Data lines:

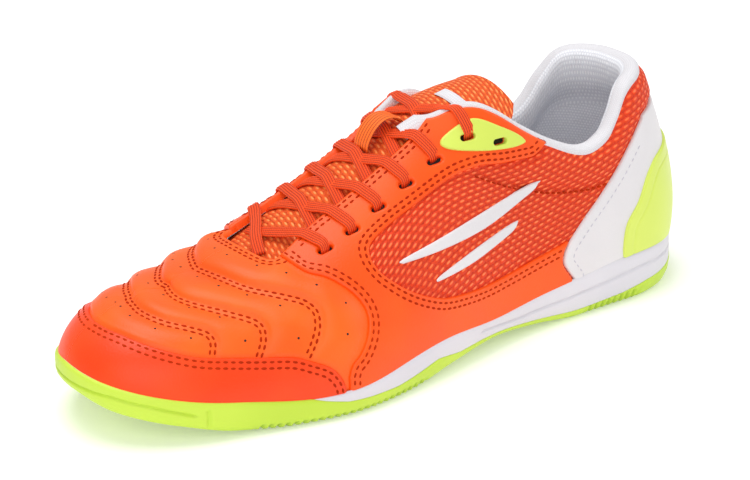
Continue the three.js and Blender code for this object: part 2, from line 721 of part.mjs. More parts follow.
// One lace through stations of [share, distance off the middle], lifted clear of its bed.
function laceRun(stations, lift, steps = 7) {
  const route = new THREE.SplineCurve(stations.map(([share, off]) => new THREE.Vector2(share * LENGTH, off)));
  const points = [];
  const ups = [];
  for (let i = 0; i <= steps; i++) {
    const { x, y: off } = route.getPointAt(i / steps);
    const share = x / LENGTH;
    const bed = new THREE.Vector3(x, middleAt(share) + off, bedHeight(share, off));
    const up = bedNormal(share, off);
    points.push(bed.addScaledVector(up, LACE_CLEAR + LACE_THICK / 2 + lift(off)));
    ups.push(up);
  }
  return ribbon(points, ups, LACE_WIDTH, LACE_THICK);
}

const EYELET_OFF = THROAT_HALF + EYELET_INSET - LACE_THICK; // where a lace ends over its eyelet
const UNDER_OFF = THROAT_HALF - UNDER_INSET;
const UNDER_SHIFT = (0.55 * LACE_WIDTH) / LENGTH; // a lace goes under the eyestay beside the one over it
const BAR_DIP = 0.024; // share of LENGTH that the bar bows towards the toe
const hump = (off) => 1.2 * LACE_THICK * Math.exp(-((off / 7) ** 2));
const flat = () => 0;

function makeLaceBar() {
  const at = EYELETS[0];
  return laceRun([[at, -EYELET_OFF], [at - BAR_DIP, -6], [at - BAR_DIP, 6], [at, EYELET_OFF]], flat, 12);
}

function makeLaceCrossing(n) {
  const [near, far] = [EYELETS[n] + UNDER_SHIFT, EYELETS[n + 1]];
  const upper = laceRun([[near, -UNDER_OFF], [far - UNDER_SHIFT / 2, THROAT_HALF], [far, EYELET_OFF]], hump);
  const lower = laceRun([[near, UNDER_OFF], [far - UNDER_SHIFT, -THROAT_HALF], [far, -EYELET_OFF]], flat);
  return largest(upper.add(lower));
}

// Webbing loop that stands on the tongue over a crossing.
function makeLaceKeeper() {
  const from = tonguePlace(KEEPER_FROM);
  const to = tonguePlace(KEEPER_TO);
  const points = [];
  const ups = [];
  const steps = 8;
  for (let i = 0; i <= steps; i++) {
    const k = i / steps;
    const point = tonguePoint(mix(from, to, k), 0);
    const next = tonguePoint(mix(from, to, k) + 0.1, 0).sub(point);
    const up = new THREE.Vector3(-next.z, 0, next.x).normalize();
    points.push(point.addScaledVector(up, GAP + KEEPER_THICK + KEEPER_RISE * Math.sin(Math.PI * k) ** 0.6));
    ups.push(up);
  }
  return ribbon(points, ups, KEEPER_WIDTH, KEEPER_THICK);
}

const FINISHES = {
  leather: { color: 0xff5a1c, roughness: 0.42 },
  mesh: { color: 0xf0481c, roughness: 0.8 },
  lace: { color: 0xe8401c, roughness: 0.7 },
  rubber: { color: 0xc8ec3c, roughness: 0.45 },
  lime: { color: 0xd6ec64, roughness: 0.4 },
  foam: { color: 0xe9e7ee, roughness: 0.5 },
  white: { color: 0xf2eef0, roughness: 0.5 },
  lining: { color: 0xdedfe4, roughness: 0.9 },
};
const finishes = Object.fromEntries(
  Object.entries(FINISHES).map(([name, look]) => [name, new THREE.MeshStandardMaterial({ ...look, metalness: 0 })]),
);

const group = new THREE.Group();

function addPiece(name, solid, finish) {
  const { vertProperties, triVerts } = solid.getMesh();
  const geometry = new THREE.BufferGeometry();
  geometry.setAttribute("position", new THREE.BufferAttribute(vertProperties, 3));
  geometry.setIndex(new THREE.BufferAttribute(triVerts, 1));
  geometry.computeVertexNormals();
  const mesh = new THREE.Mesh(geometry, finishes[finish]);
  mesh.name = name;
  group.add(mesh);
}

addPiece("outsole", makeOutsole(), "rubber");
addPiece("midsole", makeMidsole(), "foam");
addPiece("insole", makeInsole(), "lining");
addPiece("upper", makeUpper(), "mesh");
addPiece("collar_lining", makeLining(), "lining");
addPiece("tongue", makeTongue(), "mesh");
addPiece("toe_overlay", makeToeOverlay(), "leather");
addPiece("heel_counter", makeHeelCounter(), "white");
addPiece("heel_patch", makeHeelPatch(), "lime");
for (const [word, side] of [["lateral", -1], ["medial", 1]]) {
  addPiece("side_overlay_" + word, makeSideOverlay(side), "leather");
  addPiece("eyelet_patch_" + word, makeEyeletPatch(side), "lime");
  SIDE_BARS.forEach((bar, i) => addPiece(`side_bar_${word}_${i + 1}`, makeSideBar(bar, side), "white"));
}
addPiece("lace_bar", makeLaceBar(), "lace");
for (let n = 0; n + 1 < EYELETS.length; n++) {
  addPiece("lace_crossing_" + (n + 1), makeLaceCrossing(n), "lace");
}
addPiece("lace_keeper", makeLaceKeeper(), "leather");

// Stand the shoe over the origin.
const box = new THREE.Box3().setFromObject(group);
group.position.set(-(box.min.x + box.max.x) / 2, -(box.min.y + box.max.y) / 2, -box.min.z);

export default group;
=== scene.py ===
import math

import bmesh
import bpy
import numpy as np
from mathutils import Matrix, Vector
from mathutils.bvhtree import BVHTree


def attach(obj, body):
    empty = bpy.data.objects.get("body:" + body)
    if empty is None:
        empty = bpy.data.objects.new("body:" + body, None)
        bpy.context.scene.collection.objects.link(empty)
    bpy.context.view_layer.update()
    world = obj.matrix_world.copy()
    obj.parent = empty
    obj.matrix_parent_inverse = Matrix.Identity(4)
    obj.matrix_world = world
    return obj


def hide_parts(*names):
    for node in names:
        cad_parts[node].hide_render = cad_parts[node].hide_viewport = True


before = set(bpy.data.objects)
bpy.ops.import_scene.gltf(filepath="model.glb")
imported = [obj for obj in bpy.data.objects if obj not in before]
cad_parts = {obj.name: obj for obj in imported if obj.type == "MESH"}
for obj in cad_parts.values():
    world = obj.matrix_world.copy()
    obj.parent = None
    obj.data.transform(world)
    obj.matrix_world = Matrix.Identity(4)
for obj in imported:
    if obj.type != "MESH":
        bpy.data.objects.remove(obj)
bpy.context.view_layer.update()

# Sizes of the shoe in millimetres, as in the solid model: x from the toe, y across, z up from the floor.
LENGTH = 292
BALL_WIDTH = 104
INSTEP_HEIGHT = 80
HEEL_HEIGHT = 75
SOLE_HEIGHT = 22
SOLE_LIP = 2.6
WALL = 2
LEATHER = 1.5  # outside of the overlays over the mesh
PATCH = 2.6  # outside of the moulded pieces over the mesh
BAR = 1.1
INSOLE_TOP = 4.4
THROAT_HALF = 16
THROAT_START = 0.284
THROAT_ROUND = 0.022
THROAT_FLARE = 3.5
THROAT_END = 0.66
EYELETS = [0.361, 0.407, 0.454, 0.503, 0.553, 0.607]
SPARE_EYELET = 0.654
EYELET_INSETS = [13, 12.6, 11.4, 10.8, 10.4, 11.4]
SPARE_INSET = 14.5
EYELET_LONG = 6.4
EYELET_WIDE = 2.6
EYELET_NEAR = 14  # beyond this an eyelet is left out of the measuring
LACE_WIDTH = 5.3
LACE_THICK = 1.9
LACE_RIBS = 5
KEEPER_WIDTH = 10
KEEPER_THICK = 1.2
KEEPER_RIBS = 6
KEEPER_RISE = 7.2
KEEPER_FROM = 0.496
KEEPER_TO = 0.558
TONGUE = 5
ROLL_START = 0.548
LAST = 14  # the rib at the middle of the heel
SIDES = (("lateral", -1), ("medial", 1))
INTO_FRAME = np.array([-148.205, 1.774, 0.0])
FAR = 2 * LENGTH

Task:
Output nothing except the lines from the line with "over the origin." through the line with "bpy.data.objects.remove(obj)", copied exactly, end lines included.

Written solution:
// Stand the shoe over the origin.
const box = new THREE.Box3().setFromObject(group);
group.position.set(-(box.min.x + box.max.x) / 2, -(box.min.y + box.max.y) / 2, -box.min.z);

export default group;
=== scene.py ===
import math

import bmesh
import bpy
import numpy as np
from mathutils import Matrix, Vector
from mathutils.bvhtree import BVHTree


def attach(obj, body):
    empty = bpy.data.objects.get("body:" + body)
    if empty is None:
        empty = bpy.data.objects.new("body:" + body, None)
        bpy.context.scene.collection.objects.link(empty)
    bpy.context.view_layer.update()
    world = obj.matrix_world.copy()
    obj.parent = empty
    obj.matrix_parent_inverse = Matrix.Identity(4)
    obj.matrix_world = world
    return obj


def hide_parts(*names):
    for node in names:
        cad_parts[node].hide_render = cad_parts[node].hide_viewport = True


before = set(bpy.data.objects)
bpy.ops.import_scene.gltf(filepath="model.glb")
imported = [obj for obj in bpy.data.objects if obj not in before]
cad_parts = {obj.name: obj for obj in imported if obj.type == "MESH"}
for obj in cad_parts.values():
    world = obj.matrix_world.copy()
    obj.parent = None
    obj.data.transform(world)
    obj.matrix_world = Matrix.Identity(4)
for obj in imported:
    if obj.type != "MESH":
        bpy.data.objects.remove(obj)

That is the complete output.